Restore Justice initially sprang out of a campaign to unseat two Supreme Court Justices Jorge Labarga and James Perry, after they helped remove a proposed constitutional amendment from the ballot in 2010. That amendment could have blocked the federal health care law from taking effect in Florida.
The plan didn’t work, but Phillips says the group is now focused on the remaining three members who were a part of the 2010 majority ruling: Supreme Court Justices Fred Lewis, Barbara Pariente, and Peggy Quince.
“Essentially eight weeks before the election, they disenfranchise every voter in the state by telling us that we can’t vote on this issue that our lawmakers and our Representatives wanted us to vote on. So, for a court to take that liberty, I think people need to know about that.”
Phillips says it’s also questionable that the Supreme Court Justices have raised half a million dollars for the upcoming November retention election, which he says is 6 and a half times more than any politician has raised over the first quarter of this year.
Dan Stengle agrees that it is unusual for Justices to raise such an amount, but the lawyer representing the Justices in their merit retention campaign says it’s warranted after they’ve drawn such active opposition from groups like Restore Justice.

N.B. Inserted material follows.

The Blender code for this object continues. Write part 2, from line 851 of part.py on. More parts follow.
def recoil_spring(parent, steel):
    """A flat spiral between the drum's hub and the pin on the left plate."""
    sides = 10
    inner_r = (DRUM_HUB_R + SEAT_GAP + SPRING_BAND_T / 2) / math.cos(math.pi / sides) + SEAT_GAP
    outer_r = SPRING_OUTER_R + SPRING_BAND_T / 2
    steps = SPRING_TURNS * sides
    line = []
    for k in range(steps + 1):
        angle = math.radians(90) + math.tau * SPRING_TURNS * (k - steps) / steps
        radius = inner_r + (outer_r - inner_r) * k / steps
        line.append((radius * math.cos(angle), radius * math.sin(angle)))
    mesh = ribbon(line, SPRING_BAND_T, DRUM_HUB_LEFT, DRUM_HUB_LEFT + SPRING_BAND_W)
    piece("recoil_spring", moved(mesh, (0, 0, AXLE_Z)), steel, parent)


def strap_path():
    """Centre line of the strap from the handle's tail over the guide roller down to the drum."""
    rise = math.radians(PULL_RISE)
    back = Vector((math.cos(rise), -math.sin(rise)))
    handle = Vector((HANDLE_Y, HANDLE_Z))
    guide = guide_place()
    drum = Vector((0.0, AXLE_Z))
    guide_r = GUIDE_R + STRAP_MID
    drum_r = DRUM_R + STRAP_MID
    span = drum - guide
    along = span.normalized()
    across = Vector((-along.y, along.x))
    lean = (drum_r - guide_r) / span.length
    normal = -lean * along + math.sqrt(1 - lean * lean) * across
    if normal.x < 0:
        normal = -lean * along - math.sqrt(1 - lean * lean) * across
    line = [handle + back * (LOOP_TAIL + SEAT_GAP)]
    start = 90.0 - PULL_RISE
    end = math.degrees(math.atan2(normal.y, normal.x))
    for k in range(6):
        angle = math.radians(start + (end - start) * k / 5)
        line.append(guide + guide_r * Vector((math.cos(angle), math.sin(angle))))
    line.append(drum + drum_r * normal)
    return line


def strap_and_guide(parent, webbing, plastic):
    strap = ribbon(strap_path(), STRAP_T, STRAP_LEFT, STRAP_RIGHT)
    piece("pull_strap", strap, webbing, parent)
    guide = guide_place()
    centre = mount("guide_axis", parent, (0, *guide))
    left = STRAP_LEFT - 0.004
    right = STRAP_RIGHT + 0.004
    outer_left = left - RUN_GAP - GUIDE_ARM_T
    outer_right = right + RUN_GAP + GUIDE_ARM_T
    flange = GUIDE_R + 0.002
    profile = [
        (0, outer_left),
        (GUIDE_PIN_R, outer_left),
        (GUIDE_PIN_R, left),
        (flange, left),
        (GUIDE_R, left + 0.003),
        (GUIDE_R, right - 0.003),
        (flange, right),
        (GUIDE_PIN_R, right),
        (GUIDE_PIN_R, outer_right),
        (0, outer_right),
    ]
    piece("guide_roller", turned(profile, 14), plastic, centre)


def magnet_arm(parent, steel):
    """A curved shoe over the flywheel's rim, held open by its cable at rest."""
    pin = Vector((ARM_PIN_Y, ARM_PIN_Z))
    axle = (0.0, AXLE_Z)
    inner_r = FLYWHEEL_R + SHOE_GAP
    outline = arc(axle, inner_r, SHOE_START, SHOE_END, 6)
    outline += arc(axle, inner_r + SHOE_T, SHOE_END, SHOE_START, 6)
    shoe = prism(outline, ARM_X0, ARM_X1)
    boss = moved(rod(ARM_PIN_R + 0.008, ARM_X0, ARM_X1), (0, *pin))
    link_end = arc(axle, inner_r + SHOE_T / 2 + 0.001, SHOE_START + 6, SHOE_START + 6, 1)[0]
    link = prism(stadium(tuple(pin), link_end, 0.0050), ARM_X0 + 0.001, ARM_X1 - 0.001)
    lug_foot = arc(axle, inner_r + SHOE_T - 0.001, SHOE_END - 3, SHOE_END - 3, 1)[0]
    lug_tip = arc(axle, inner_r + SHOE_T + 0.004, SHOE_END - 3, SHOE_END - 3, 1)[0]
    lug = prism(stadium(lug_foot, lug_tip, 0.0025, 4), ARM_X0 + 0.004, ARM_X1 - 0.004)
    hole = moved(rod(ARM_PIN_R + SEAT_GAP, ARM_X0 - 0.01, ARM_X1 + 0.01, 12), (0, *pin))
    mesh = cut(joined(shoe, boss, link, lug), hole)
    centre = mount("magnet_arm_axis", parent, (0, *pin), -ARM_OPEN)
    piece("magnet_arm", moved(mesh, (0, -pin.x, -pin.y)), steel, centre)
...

“These justices have a group saying that people should vote against them, and they’re basing their opposition on statements that are largely not true, and the justices need a forum to educate the citizens of Florida about who these Justices are, what it is they do for the citizens of Florida, and why they merit return to office on the Supreme Court, and that’s an expensive proposition.”
The Justices are also facing criticism from some who claim they took an hour-long recess and illegally used court employees to notarize paperwork for their campaign just before the deadline passed for them to qualify as candidates. Stengle says they violated no laws, and it’s universally been done that way.
But, Representative Scott Plakon is not so sure. He’s calling on Governor Rick Scott to ask the Florida Department of Law Enforcement to investigate.
“Nine newspapers reported that on the surface it would appear they violated the law. So, no one should be above the law in the state of Florida. Not a Supreme Court Justice, not a governor, or anyone else. So, this is a very simple request, that FDLE just take a look at it, and if they take a look at it, and find no problem, then no problem!”
Plakon denies his efforts have anything to do with the Justices ruling against his constitutional amendment in 2010 regarding the federal health care reform,---Especially, he says, since it’s coming up as Amendment One in 2012.
But, groups, like Progress Florida, say it’s a form of retaliation by extremist Republican lawmakers. The group’s spokesman Damien Filer says they are also asking people to sign a petition to tell the Governor and the Florida Legislature to stop their attacks on the judicial branch.
In the upcoming November election, Floridians will have a chance to vote on the three Florida Supreme Court Justices and the appellate judges from their area in the merit retention elections.